Something I have been so dead against in dating and relationships and it somehow snuck in.  I don’t even know when or where, it just did.

Most of my clients will tell you that when they first start dating, I advise to not use text.  Maybe a “I’m running late for dinner” kind of text but nothing that has emotion or is communicating anything that could be misconstrued.  Because shit – if that isn’t the stupidest reason for a new, exciting something to end!  Because of a fucking text.

But there I was, phone in hand last week, wondering where the fuck my texts were.

Guilty.

Now, of course, I am reasonably smart at this dating thing.  I am open, honest, try to be kind in everything I do AND keep my expectations in check.

But after 48 hours of not hearing from him….I had somehow managed to convince myself that he wasn’t interested.  I was kicking him to the curb in my mind.  Super annoyingly talking my friends’ ears off.  Talking about “concerns” that was really me trying to talk myself out of “the like.”

But here is the crazy pants part!  Only 2 days before, he had told me he was interested, numerous times, in real life!!!! Face to face!  With the sweetest kiss in the history of mankind to follow it!  

What the fuck is wrong with me???

Here I was, believing bullshit stories in my head about what the proper amount of texting is – without sharing it with him!

This is where I went wrong. It wasn’t about the texting.

I had let my fears in, and kids: they have no place hanging out in your head when you are trying to create love.

All of my past experiences had crept up on me. They flashed in front of my eyes, reminding of the guys that never called.  Never followed up.  Never did what they said they would do.  It was like a bad movie starring Mindy Kaling and Paul Rudd.  And I love Paul Rudd.
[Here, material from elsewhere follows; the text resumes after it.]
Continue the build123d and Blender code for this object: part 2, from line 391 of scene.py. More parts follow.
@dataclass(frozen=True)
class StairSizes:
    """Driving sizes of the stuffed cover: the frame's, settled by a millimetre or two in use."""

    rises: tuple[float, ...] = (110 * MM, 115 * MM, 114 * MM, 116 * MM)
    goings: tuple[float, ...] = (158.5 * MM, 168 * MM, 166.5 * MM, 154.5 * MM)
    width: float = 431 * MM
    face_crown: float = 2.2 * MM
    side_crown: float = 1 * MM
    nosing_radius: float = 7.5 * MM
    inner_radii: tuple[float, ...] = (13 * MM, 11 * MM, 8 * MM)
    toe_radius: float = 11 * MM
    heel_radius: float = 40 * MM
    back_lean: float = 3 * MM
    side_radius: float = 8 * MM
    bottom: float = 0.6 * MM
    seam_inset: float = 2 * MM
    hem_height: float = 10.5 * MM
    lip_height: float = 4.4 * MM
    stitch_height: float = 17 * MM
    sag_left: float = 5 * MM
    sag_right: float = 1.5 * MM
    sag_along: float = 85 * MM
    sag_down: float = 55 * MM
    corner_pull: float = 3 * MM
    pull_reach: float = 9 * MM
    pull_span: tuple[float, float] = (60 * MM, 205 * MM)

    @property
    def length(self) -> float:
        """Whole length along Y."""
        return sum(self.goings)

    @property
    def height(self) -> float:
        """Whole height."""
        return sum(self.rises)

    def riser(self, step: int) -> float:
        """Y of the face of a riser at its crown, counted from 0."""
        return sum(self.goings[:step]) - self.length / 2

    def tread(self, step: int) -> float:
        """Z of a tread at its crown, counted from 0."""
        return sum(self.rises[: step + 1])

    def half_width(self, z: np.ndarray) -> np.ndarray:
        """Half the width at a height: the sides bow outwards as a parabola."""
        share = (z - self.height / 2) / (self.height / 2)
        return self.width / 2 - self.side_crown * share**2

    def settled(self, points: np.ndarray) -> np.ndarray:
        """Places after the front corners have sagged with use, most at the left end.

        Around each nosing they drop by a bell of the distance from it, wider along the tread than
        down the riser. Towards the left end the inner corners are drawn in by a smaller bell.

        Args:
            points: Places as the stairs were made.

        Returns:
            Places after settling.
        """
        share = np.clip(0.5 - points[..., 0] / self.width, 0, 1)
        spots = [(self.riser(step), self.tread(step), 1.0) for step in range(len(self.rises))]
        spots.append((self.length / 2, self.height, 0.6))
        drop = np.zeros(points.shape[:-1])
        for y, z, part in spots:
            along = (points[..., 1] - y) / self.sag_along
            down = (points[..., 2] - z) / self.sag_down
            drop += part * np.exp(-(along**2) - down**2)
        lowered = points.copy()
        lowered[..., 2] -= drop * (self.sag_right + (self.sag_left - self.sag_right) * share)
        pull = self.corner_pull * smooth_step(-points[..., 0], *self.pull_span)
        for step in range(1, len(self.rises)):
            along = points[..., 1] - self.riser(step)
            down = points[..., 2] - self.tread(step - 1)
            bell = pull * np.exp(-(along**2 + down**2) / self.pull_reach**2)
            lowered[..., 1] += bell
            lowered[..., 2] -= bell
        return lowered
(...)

But looking at the male gender as a whole is pretty fucking stupid. No two men are really the same. And god knows I don’t want to be clumped in with the type of women who say their sole purpose in life is to be pampered and wear shirts that say “Princess” or “Diva”.  Yuck.

So when I finally saw him a few days later, it took everything in me not to make some snarky comment about not hearing from him much this week.  I checked myself before I wrecked myself. I did bring it up. But in a nice way. And you know what? He just looked at me and plainly said, “I am just not much of a texter.  I should have told you that.”

Fuck.

All of that inner turmoil for nothing. But even though the subconscious sabotage made an unwanted appearance, I am now able to jump off the crazy train and buy the big girl ticket for the sane train.  It’s never too late to ride the sane train. So I walked my talk, I did what I would tell my clients to do. I said “thank you for letting me know that” and then I asked him for a favor.  I let myself be vulnerable and asked for what I knew I needed.

I said, “for my sanity’s sake can you check in every day?  Nothing big, just to let me know you are thinking about me and still interested.”

He said yes.

It is surprising how smooth things can go when you ask for what you need 🙂

What are you not asking for?   Why the fuck not?